• Stated problem
Restate each of the lines given below, word for word.
========================================
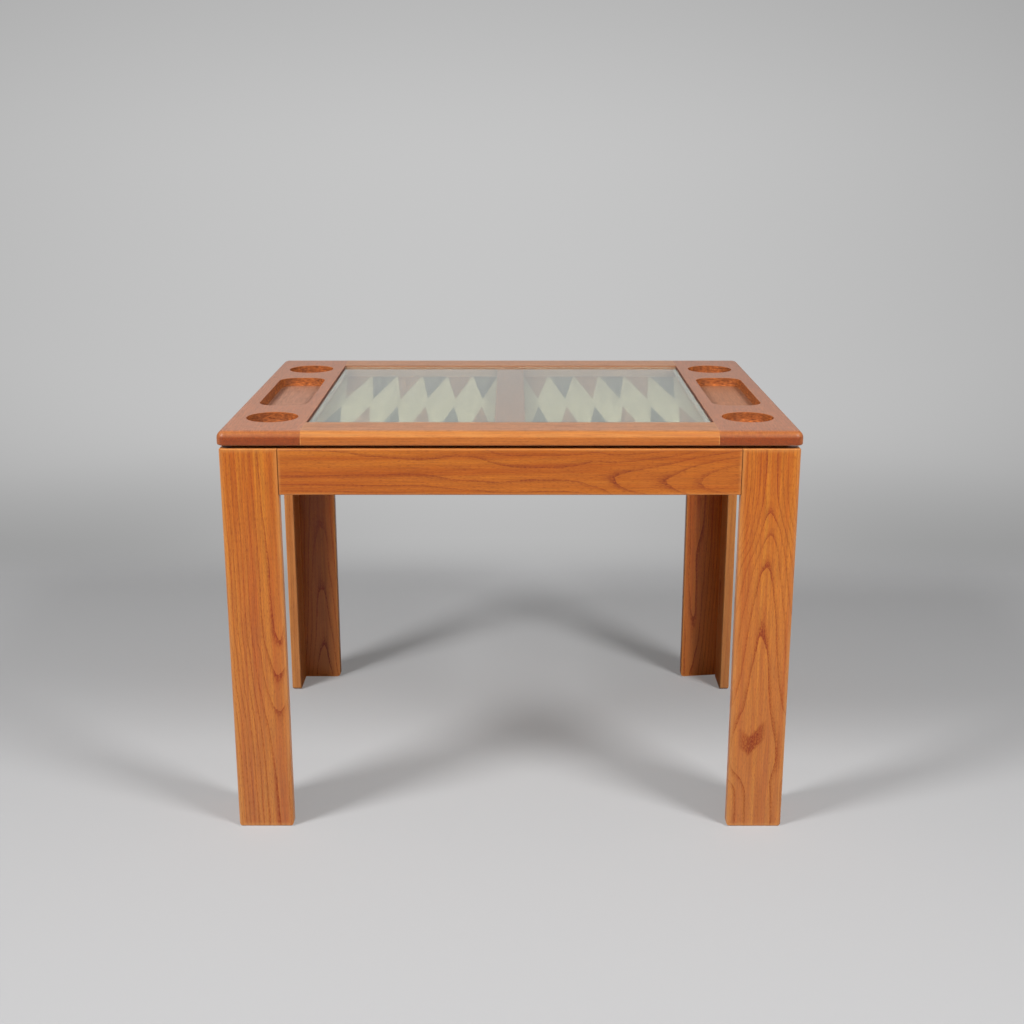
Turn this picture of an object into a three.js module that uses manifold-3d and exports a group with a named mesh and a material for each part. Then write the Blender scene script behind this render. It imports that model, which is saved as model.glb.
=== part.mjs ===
// Tric trac table: a teak game table with L-shaped legs, a framed top and a loose glass cover.
// Millimetres, +Z up, X along the table's length, the front at -Y.
// The origin lies on the floor under the middle of the table.

import * as THREE from 'three';
import { mergeVertices } from 'three/addons/utils/BufferGeometryUtils.js';
import Module from 'manifold-3d';

const wasm = await Module();
wasm.setup();

// Whole table
const tableHeight = 740;
const topWidth = 1000;
const topDepth = 750;

// Top frame
const topThickness = 25;
const topCornerRadius = 15;
const topEdgeRound = 13;
const topUnderRound = 3;
const endPanelWidth = 144;
const railWidth = 78;
const tongueThickness = 9;

// Glass cover and the rebate it lies in
const glassThickness = 4;
const glassSink = 4;
const glassClearance = 0.8;
const glassArris = 0.7;
const ledgeWidth = 5;

// Cups and trays in the end panels
const cupDiameter = 90;
const cupDepth = 18;
const cupFillet = 6;
const cupMargin = 78;
const trayLength = 290;
const trayWidth = 90;
const trayDepth = 16;
const trayCornerRadius = 30;
const trayFillet = 5;
const rimChamfer = 1;
const recessInset = 5.75;

// Playing board
const fieldThickness = 2;
const boardPanelThickness = 8;
const boardPanelLap = 25;
const boardPanelClearance = 5;
const wellPocketDepth = 3;
const barWidth = 55;
const barArris = 2;
const pointGap = 2.7;
const pointRowMargin = 3.5;
const pointTipGap = 72;
const pointThickness = 1;

// Base
const topOverhang = 3.5;
const shadowGap = 5;
const boardThickness = 20;
const legWidth = 100;
const legDepth = 100;
const legCornerRadius = 6;
const legArris = 2.5;
const footRound = 8;
const footEdgeRound = 2;
const baseTopRound = 4;
const apronHeight = 82;
const apronUnderRound = 2;
const cleatHeight = 30;
const cleatThickness = 20;
const cornerBlockLap = 50;
const cornerBlockRecess = 10;

// Locating dowels between the side cleats and the end panels
const dowelDiameter = 8;
const dowelInTop = 10;
const dowelInCleat = 18;
const dowelNose = 1;
const dowelHoleSpare = 2;

// Working clearance between pieces that are let into each other, and overrun of the cuts
const fitGap = 0.3;
const cutOverrun = 10;
const weldTolerance = 0.0001;

// Counts
const pointsPerRow = 6;
const cornerSteps = 5;
const roundSteps = 6;
const cupSegments = 48;
const dowelSegments = 24;

// Sizes that follow from the ones above
const baseHeight = tableHeight - topThickness - shadowGap;
const baseWidth = topWidth - 2 * topOverhang;
const baseDepth = topDepth - 2 * topOverhang;
const openingWidth = topWidth - 2 * endPanelWidth;
const openingDepth = topDepth - 2 * railWidth;
const wellDepthAcross = openingDepth - 2 * ledgeWidth;
const ledgeBelowFace = glassSink + glassThickness;
const barHeight = topThickness - ledgeBelowFace + wellPocketDepth;
const halfFieldWidth = (openingWidth - barWidth) / 2;
const fieldWidth = halfFieldWidth - 2 * fitGap;
const fieldDepth = wellDepthAcross - 2 * fitGap;
const pointPitch = (halfFieldWidth - pointRowMargin) / pointsPerRow;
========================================
• Answer to the task
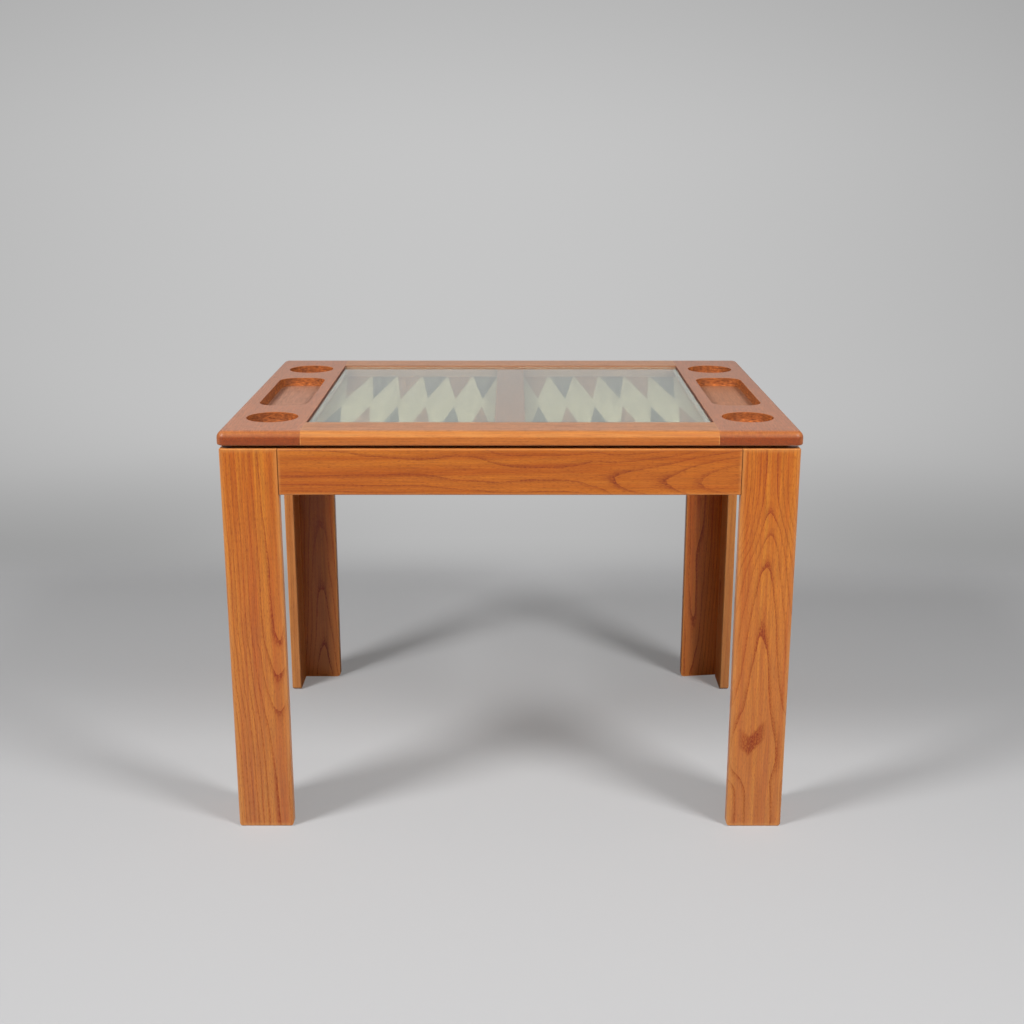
Turn this picture of an object into a three.js module that uses manifold-3d and exports a group with a named mesh and a material for each part. Then write the Blender scene script behind this render. It imports that model, which is saved as model.glb.
=== part.mjs ===
// Tric trac table: a teak game table with L-shaped legs, a framed top and a loose glass cover.
// Millimetres, +Z up, X along the table's length, the front at -Y.
// The origin lies on the floor under the middle of the table.

import * as THREE from 'three';
import { mergeVertices } from 'three/addons/utils/BufferGeometryUtils.js';
import Module from 'manifold-3d';

const wasm = await Module();
wasm.setup();

// Whole table
const tableHeight = 740;
const topWidth = 1000;
const topDepth = 750;

// Top frame
const topThickness = 25;
const topCornerRadius = 15;
const topEdgeRound = 13;
const topUnderRound = 3;
const endPanelWidth = 144;
const railWidth = 78;
const tongueThickness = 9;

// Glass cover and the rebate it lies in
const glassThickness = 4;
const glassSink = 4;
const glassClearance = 0.8;
const glassArris = 0.7;
const ledgeWidth = 5;

// Cups and trays in the end panels
const cupDiameter = 90;
const cupDepth = 18;
const cupFillet = 6;
const cupMargin = 78;
const trayLength = 290;
const trayWidth = 90;
const trayDepth = 16;
const trayCornerRadius = 30;
const trayFillet = 5;
const rimChamfer = 1;
const recessInset = 5.75;

// Playing board
const fieldThickness = 2;
const boardPanelThickness = 8;
const boardPanelLap = 25;
const boardPanelClearance = 5;
const wellPocketDepth = 3;
const barWidth = 55;
const barArris = 2;
const pointGap = 2.7;
const pointRowMargin = 3.5;
const pointTipGap = 72;
const pointThickness = 1;

// Base
const topOverhang = 3.5;
const shadowGap = 5;
const boardThickness = 20;
const legWidth = 100;
const legDepth = 100;
const legCornerRadius = 6;
const legArris = 2.5;
const footRound = 8;
const footEdgeRound = 2;
const baseTopRound = 4;
const apronHeight = 82;
const apronUnderRound = 2;
const cleatHeight = 30;
const cleatThickness = 20;
const cornerBlockLap = 50;
const cornerBlockRecess = 10;

// Locating dowels between the side cleats and the end panels
const dowelDiameter = 8;
const dowelInTop = 10;
const dowelInCleat = 18;
const dowelNose = 1;
const dowelHoleSpare = 2;

// Working clearance between pieces that are let into each other, and overrun of the cuts
const fitGap = 0.3;
const cutOverrun = 10;
const weldTolerance = 0.0001;

// Counts
const pointsPerRow = 6;
const cornerSteps = 5;
const roundSteps = 6;
const cupSegments = 48;
const dowelSegments = 24;

// Sizes that follow from the ones above
const baseHeight = tableHeight - topThickness - shadowGap;
const baseWidth = topWidth - 2 * topOverhang;
const baseDepth = topDepth - 2 * topOverhang;
const openingWidth = topWidth - 2 * endPanelWidth;
const openingDepth = topDepth - 2 * railWidth;
const wellDepthAcross = openingDepth - 2 * ledgeWidth;
const ledgeBelowFace = glassSink + glassThickness;
const barHeight = topThickness - ledgeBelowFace + wellPocketDepth;
const halfFieldWidth = (openingWidth - barWidth) / 2;
const fieldWidth = halfFieldWidth - 2 * fitGap;
const fieldDepth = wellDepthAcross - 2 * fitGap;
const pointPitch = (halfFieldWidth - pointRowMargin) / pointsPerRow;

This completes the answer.